Looking back on the more than 250 papers I have published in peer-reviewed journals during my career, many were applications of fads and mainstream ideas that have long been forgotten. Who works on Regge poles today? The most important research I have published, which has received the most citations and the most attention within the physics community as well as in the media, has dealt with original ideas often well outside the mainstream of physics, and usually not following the latest physics fad at all— work such as my modified gravity theory (MOG), which has no dark matter, the varying speed of light cosmology (VSL),my void model of cosmology without dark energy and my alternative elec-troweak theory without a Higgs particle.

Often these papers were initially rejected by the established, peer-reviewed journals. Eventually I learned to gauge whether my ideas were possibly paradigm-shifting by noting the intensity of the negative opinions expressed by the referees and the loudness of the opposition of the physics establishment to my papers.
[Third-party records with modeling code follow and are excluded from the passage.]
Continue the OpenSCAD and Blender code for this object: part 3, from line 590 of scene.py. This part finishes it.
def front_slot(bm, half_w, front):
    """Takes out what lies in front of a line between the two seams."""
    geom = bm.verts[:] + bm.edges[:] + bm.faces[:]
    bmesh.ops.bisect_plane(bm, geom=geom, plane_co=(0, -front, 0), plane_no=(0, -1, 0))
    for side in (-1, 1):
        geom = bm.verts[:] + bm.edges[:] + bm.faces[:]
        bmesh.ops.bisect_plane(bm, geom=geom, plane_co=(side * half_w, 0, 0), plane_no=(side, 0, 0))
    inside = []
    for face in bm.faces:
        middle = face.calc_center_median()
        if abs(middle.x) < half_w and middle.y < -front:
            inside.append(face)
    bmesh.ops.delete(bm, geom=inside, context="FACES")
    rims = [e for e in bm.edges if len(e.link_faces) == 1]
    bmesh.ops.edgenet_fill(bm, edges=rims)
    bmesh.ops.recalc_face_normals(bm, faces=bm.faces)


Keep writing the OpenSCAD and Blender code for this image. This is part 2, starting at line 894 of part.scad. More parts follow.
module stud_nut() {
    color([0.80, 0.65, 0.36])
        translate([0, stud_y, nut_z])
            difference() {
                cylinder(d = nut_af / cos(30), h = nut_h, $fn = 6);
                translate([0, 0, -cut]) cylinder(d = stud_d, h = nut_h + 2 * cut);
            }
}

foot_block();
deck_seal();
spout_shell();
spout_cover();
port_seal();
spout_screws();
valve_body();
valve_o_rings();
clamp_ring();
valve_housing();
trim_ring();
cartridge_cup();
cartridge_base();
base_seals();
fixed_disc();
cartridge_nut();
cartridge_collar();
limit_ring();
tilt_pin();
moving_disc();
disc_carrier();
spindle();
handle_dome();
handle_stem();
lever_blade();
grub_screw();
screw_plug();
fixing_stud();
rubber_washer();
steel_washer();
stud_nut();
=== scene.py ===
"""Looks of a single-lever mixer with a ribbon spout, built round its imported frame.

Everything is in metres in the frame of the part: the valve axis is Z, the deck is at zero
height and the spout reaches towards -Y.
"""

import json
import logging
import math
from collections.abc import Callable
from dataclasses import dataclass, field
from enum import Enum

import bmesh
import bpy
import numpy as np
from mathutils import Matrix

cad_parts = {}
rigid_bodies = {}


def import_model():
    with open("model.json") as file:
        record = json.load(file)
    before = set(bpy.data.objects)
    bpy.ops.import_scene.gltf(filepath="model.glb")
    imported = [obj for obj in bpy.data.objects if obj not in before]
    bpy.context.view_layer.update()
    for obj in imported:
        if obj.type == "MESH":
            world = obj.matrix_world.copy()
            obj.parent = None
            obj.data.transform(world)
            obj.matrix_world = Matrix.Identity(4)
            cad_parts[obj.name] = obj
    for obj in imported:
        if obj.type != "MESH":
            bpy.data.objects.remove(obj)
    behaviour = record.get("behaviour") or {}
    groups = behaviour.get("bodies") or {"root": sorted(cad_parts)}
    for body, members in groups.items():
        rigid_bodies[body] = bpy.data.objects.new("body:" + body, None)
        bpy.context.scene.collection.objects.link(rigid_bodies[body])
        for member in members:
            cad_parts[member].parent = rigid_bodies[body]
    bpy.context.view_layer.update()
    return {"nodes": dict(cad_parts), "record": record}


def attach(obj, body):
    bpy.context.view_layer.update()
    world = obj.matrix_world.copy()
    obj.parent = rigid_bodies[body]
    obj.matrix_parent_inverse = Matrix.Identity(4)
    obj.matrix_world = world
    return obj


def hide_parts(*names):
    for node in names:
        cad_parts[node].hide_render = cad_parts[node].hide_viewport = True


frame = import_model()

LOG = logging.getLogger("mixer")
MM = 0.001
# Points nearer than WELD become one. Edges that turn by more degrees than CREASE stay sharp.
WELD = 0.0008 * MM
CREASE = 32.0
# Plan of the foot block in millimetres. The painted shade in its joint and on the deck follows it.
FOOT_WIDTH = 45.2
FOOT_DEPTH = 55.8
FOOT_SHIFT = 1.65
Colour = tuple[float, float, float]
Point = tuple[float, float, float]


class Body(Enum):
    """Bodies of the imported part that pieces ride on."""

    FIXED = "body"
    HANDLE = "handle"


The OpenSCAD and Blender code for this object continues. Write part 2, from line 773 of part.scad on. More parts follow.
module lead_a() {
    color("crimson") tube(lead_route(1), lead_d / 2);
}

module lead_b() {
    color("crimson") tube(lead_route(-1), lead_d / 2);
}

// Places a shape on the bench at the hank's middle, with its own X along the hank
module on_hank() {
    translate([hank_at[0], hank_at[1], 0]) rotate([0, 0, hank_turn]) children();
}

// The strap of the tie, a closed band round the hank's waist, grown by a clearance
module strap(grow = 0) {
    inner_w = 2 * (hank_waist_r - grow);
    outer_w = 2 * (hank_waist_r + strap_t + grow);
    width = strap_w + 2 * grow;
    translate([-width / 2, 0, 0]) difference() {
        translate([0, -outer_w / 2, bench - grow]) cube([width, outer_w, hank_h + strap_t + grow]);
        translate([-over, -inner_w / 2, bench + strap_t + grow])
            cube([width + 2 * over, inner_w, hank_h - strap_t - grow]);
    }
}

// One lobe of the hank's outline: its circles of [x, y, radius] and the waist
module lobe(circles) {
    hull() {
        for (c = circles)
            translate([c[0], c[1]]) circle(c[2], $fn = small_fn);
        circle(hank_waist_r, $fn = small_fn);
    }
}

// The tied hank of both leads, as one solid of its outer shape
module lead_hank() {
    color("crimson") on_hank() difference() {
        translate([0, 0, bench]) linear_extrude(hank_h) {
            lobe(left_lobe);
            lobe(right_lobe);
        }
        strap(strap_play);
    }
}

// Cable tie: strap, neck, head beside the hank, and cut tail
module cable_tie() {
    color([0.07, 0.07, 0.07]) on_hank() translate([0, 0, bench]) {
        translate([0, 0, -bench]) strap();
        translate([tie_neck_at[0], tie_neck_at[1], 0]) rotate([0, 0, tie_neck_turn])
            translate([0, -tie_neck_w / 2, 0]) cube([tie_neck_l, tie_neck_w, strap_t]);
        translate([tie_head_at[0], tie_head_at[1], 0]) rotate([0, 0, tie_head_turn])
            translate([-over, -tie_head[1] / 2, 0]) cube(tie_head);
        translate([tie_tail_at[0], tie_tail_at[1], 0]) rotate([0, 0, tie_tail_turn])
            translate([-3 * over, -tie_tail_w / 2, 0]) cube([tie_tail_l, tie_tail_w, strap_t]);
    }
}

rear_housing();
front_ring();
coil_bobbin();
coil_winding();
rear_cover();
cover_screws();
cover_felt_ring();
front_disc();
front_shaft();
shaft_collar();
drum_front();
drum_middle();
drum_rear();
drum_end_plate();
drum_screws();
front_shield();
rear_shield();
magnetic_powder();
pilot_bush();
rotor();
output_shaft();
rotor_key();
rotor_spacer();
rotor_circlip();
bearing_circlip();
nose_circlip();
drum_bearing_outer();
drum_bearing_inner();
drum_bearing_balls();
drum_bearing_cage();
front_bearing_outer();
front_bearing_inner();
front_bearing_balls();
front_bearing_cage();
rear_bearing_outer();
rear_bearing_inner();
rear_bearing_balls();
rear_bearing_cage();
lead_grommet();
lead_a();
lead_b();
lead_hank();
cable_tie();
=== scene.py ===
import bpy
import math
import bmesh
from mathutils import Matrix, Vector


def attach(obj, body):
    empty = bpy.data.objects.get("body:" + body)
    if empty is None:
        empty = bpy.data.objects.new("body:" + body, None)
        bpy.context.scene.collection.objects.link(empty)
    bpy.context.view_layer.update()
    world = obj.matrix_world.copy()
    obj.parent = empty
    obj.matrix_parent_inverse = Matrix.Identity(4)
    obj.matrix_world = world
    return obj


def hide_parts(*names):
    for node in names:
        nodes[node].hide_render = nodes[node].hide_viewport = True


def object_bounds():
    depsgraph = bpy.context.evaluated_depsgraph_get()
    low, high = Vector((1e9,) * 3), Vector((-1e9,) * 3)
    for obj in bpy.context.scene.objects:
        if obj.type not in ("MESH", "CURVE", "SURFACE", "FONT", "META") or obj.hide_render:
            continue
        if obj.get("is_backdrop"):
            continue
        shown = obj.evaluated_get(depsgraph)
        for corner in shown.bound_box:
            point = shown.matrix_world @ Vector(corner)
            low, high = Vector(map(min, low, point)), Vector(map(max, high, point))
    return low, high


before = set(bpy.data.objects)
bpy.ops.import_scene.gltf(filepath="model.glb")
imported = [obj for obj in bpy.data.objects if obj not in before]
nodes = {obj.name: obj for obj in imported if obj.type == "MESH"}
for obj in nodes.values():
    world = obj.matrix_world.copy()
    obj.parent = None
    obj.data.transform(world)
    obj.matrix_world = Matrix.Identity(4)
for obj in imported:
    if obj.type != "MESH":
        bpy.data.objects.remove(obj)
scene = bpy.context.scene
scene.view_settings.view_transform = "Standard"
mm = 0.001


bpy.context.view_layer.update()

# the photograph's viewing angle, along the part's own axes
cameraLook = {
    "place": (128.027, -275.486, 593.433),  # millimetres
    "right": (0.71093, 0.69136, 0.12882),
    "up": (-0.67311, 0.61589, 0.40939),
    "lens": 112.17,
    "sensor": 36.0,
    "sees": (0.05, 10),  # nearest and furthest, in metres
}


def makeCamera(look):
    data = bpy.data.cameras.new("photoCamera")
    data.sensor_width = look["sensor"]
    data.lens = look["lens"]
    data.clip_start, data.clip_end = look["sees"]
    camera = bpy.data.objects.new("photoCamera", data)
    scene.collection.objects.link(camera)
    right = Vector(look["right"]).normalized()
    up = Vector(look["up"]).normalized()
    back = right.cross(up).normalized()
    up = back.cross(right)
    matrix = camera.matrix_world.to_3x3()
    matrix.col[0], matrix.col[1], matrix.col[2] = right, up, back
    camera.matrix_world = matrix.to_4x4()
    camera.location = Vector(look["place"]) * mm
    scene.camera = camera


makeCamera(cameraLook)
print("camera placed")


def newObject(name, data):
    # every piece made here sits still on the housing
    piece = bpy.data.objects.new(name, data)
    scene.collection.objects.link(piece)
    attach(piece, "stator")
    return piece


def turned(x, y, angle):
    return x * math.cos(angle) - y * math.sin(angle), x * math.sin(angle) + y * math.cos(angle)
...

There is a herd instinct in physics, as in most academic and scientific fields.

Many hundreds of physicists are waiting for some exciting development within their mainstream activity, and so, when a prominent mainstream physicist publishes a new paper, the herd surges forward in that same direction, even though the idea underlying the new physics fad may not yet be properly thought out or has little possibility of experimental confirmation.

My collaborator Viktor Toth commented recently that there seems to have been an inversion in the age group taking risks and pursuing ideas well outside the mainstream of physics versus staying within the confines of the most recent fad. It used to be that the younger physicists in their day—those that I was privileged to know when they were middle-aged or older—such as Einstein, Heisenberg, Schrödinger, Pauli and Dirac—were the risk-takers. Quantum mechanics, one of the great revolutions of modern physics, was mainly developed by risk-taking young physicists. The older physicists involved in the development of quantum mechanics, such as Einstein, Bohr and Schrödinger, while they did contribute to the early creation of the theory, also played major roles as mentors. There was no draconian peer-review system during the early part of the twentieth century, when the radical quantum mechanics revolution was taking place. The older classical physicists, that is, the rest of the physics community, considered the new quantum mechanics to be incomprehensible and possibly crazy. However, the establishment did not impede the publication and dissemination of the major papers that were the groundwork of the new quantum mechanics.
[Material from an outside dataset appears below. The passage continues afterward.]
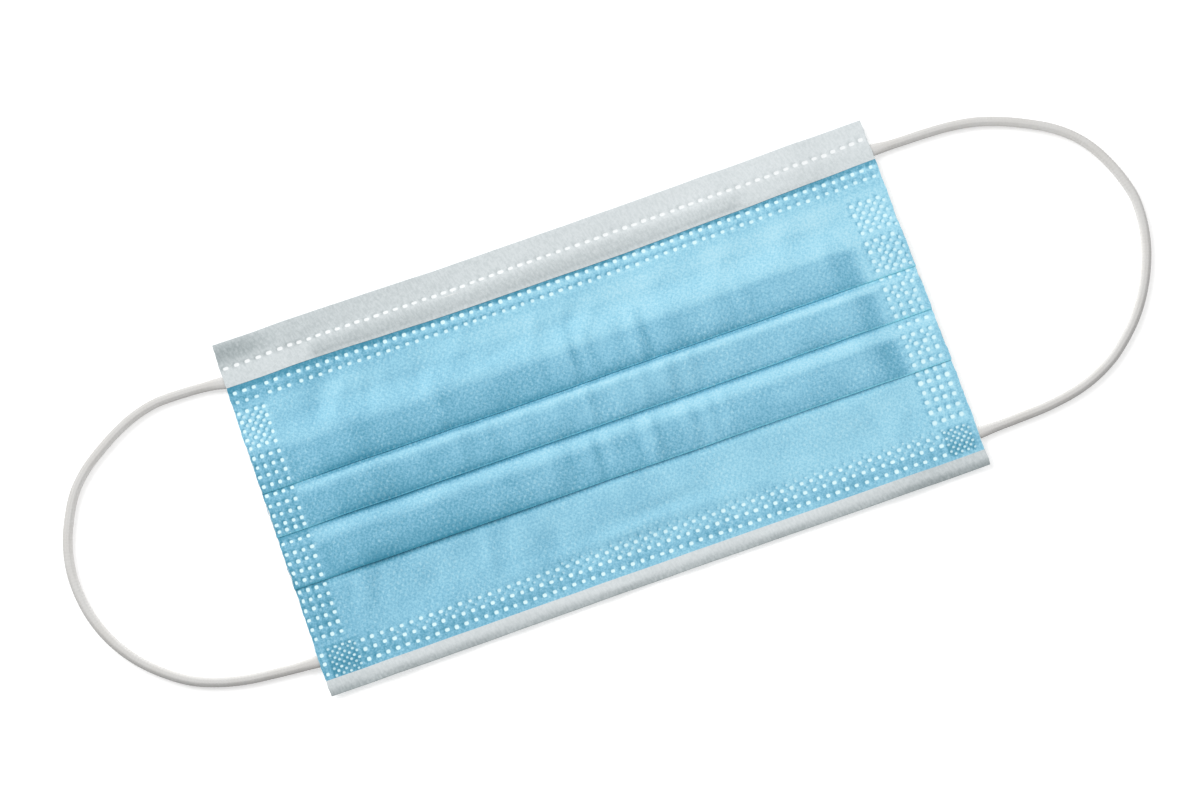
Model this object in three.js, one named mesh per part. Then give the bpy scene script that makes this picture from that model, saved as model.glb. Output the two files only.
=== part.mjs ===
// A flat-folded three-ply face mask with two elastic ear loops, lying on its back.
//
// Millimetres. The origin is at the middle of the mask, on the surface that it lies on.
// +X runs to the mask's right end as its blue front is seen, +Y towards the nose edge, +Z up.
//
// Each ply is one thin wall: its section, in the plane across the pleats, is swept along X
// through a few stations. A section is worked out as a trace, a walk from the nose edge to the
// chin edge that turns back on itself at every pleat. Distances t run down from the nose edge.

import * as THREE from 'three';

// Outline
const WIDTH = 175;
const HEIGHT = 95;
const SIDE = WIDTH / 2;

// Plies, from the back up: inner, filter, outer
const PLY = 0.3;
const PLY_GAP = 0.1;
const PLY_PITCH = PLY + PLY_GAP;
const LAMINATE = 3 * PLY + 2 * PLY_GAP;
const HALF_LAMINATE = LAMINATE / 2;

// Knife pleats: where the free folded edge lies, how far the cloth runs back up behind it,
// and how long the cloth above takes to climb onto those hidden layers
const PLEATS = [
  { fold: 41.2, depth: 10.4, climb: 8.0 },
  { fold: 53.1, depth: 9.5, climb: 4.8 },
  { fold: 66.9, depth: 10.2, climb: 5.4 },
];

// Bands: the inner ply wraps over both long edges onto the front
const CHIN_BAND = 4.0;
const TUCK = 1.5;

// Nose wire, in the channel under the nose band, and how the band slopes down beside it
const WIRE = { left: -63.6, right: 50.1, near: 7.5, width: 2.5, thick: 0.5 };
const WIRE_SLOPE = 1.0;
const BAND_LIP = 0.5;

// Stations along X: how far the back lies above the surface, the slack between the layers of
// a pleat, how far the nose edge and the folds bow down, the width of the nose band, and
// whether the band rides over the nose wire
const STATIONS = [
  { x: -SIDE, lift: 1.7, slack: 0.20, bow: 0.0, band: 12.3, ridge: 0 },
  { x: -79.0, lift: 1.3, slack: 0.20, bow: 0.0, band: 12.3, ridge: 0 },
  { x: -67.5, lift: 0.5, slack: 0.28, bow: 0.1, band: 12.3, ridge: 0 },
  { x: -64.0, lift: 0.3, slack: 0.30, bow: 0.1, band: 12.3, ridge: 1 },
  { x: -34.0, lift: 0.0, slack: 0.45, bow: 0.7, band: 12.3, ridge: 1 },
  { x: 0.0, lift: 0.0, slack: 0.40, bow: 0.9, band: 12.2, ridge: 1 },
  { x: 28.0, lift: 0.0, slack: 0.45, bow: 0.6, band: 12.2, ridge: 1 },
  { x: 50.5, lift: 0.0, slack: 0.40, bow: 0.2, band: 12.2, ridge: 1 },
  { x: 54.0, lift: 0.1, slack: 0.35, bow: 0.1, band: 12.1, ridge: 0 },
  { x: 68.0, lift: 0.6, slack: 0.28, bow: 0.0, band: 11.9, ridge: 0 },
  { x: 79.0, lift: 1.3, slack: 0.20, bow: 0.0, band: 11.6, ridge: 0 },
  { x: SIDE, lift: 1.7, slack: 0.20, bow: 0.0, band: 11.4, ridge: 0 },
];

// Ear loops: round elastic, pressed flat where it is welded under the mask's corners
const CORD = 2.5;
const CORD_SIDES = 8;
const CORD_STEPS = 76;
const WELD_FLAT = 0.4;
const WELD_WIDEN = 1.35;
const WELD_INNER = 85.0;
const WELD_OUTER = 94.0;

const LEFT_LOOP = [
  [-79.5, 35.6], [-84.0, 36.3], [-88.5, 37.0], [-93.5, 37.8], [-99.3, 38.2], [-105.4, 37.9],
  [-111.1, 36.5], [-116.6, 34.3], [-122.0, 31.3], [-127.0, 27.5], [-131.2, 23.0], [-134.6, 17.3],
  [-136.9, 10.7], [-138.1, 4.1], [-138.0, -1.8], [-136.7, -8.2], [-134.0, -14.8], [-129.8, -21.5],
  [-124.6, -27.3], [-118.8, -31.8], [-112.4, -34.9], [-105.8, -36.5], [-99.5, -37.2],
  [-93.5, -37.5], [-87.9, -37.8], [-84.0, -38.2], [-79.5, -38.8],
];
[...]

Thus, unlike many younger physicists today, the younger physicists of the past had more freedom to take risks and publish cutting-edge research; they didn’t worry so much that their papers would be rejected or that they would be denied tenure on the basis of their outside-the-box research interests. And, of course, quantum mechanics was developed by only about ten prominent physicists between 1920 and 1930, and the entire community of physicists numbered only several hundred. Today there are thousands of physicists actively pursuing physics research. Quantity does not necessarily equal quality.

Speaking to a young post-doctoral fellow at the Perimeter Institute recently and explaining my recent radical work in particle physics, he exclaimed that he was not in a position to attempt this kind of research because he had to worry about getting a job and achieving some sense of security so that he could support his wife and children. Another post-doctoral fellow I talked to said that it would be professional suicide for him to work on the type of ideas that I was investigating in particle physics. It should be understood that progress in physics does demand a continuing effort in mainstream physics. However, opportunities for creative young physicists are limited in that often physics departments and laboratories work in large groups, and you are expected to fit in with the group and pursue their goals, which are most often mainstream.

Today I am still as involved in discovering new ideas in physics and cosmology as I ever was. Perhaps the continuing surges of creativity that I experience might stem in some mysterious way from the psychic residues of my traumatic wartime childhood, or from my early ambition to become an artist, discovering and creating beauty. But I feel certain that this ongoing creativity is due in large part to my unusual path in physics. I was never subjected to the severe rigours of rote learning, which students undergo at universities as part of their early training as physicists, and therefore my creative abilities as a human being and a physicist were never quenched. Because I essentially taught myself physics and mathematics, I did not have to prove to the authorities at every step along the way that I was competent in successive areas of physics. My Ph. D. defence was the one exception, and it left a small psychic scar, as well as a trick stomach. But in general, when I was a student at Cambridge, as it was then in the 1950s, I was free to apply the tools I was learning to unlock the secrets of nature that compelled me.

I am grateful to Cambridge University for allowing me to go my own way. I am still enjoying the benefits, and battling with the difficulties, of journeying outside the herd. I am grateful to the generous giants of twentieth-century physics who served as my mentors and showed me the way.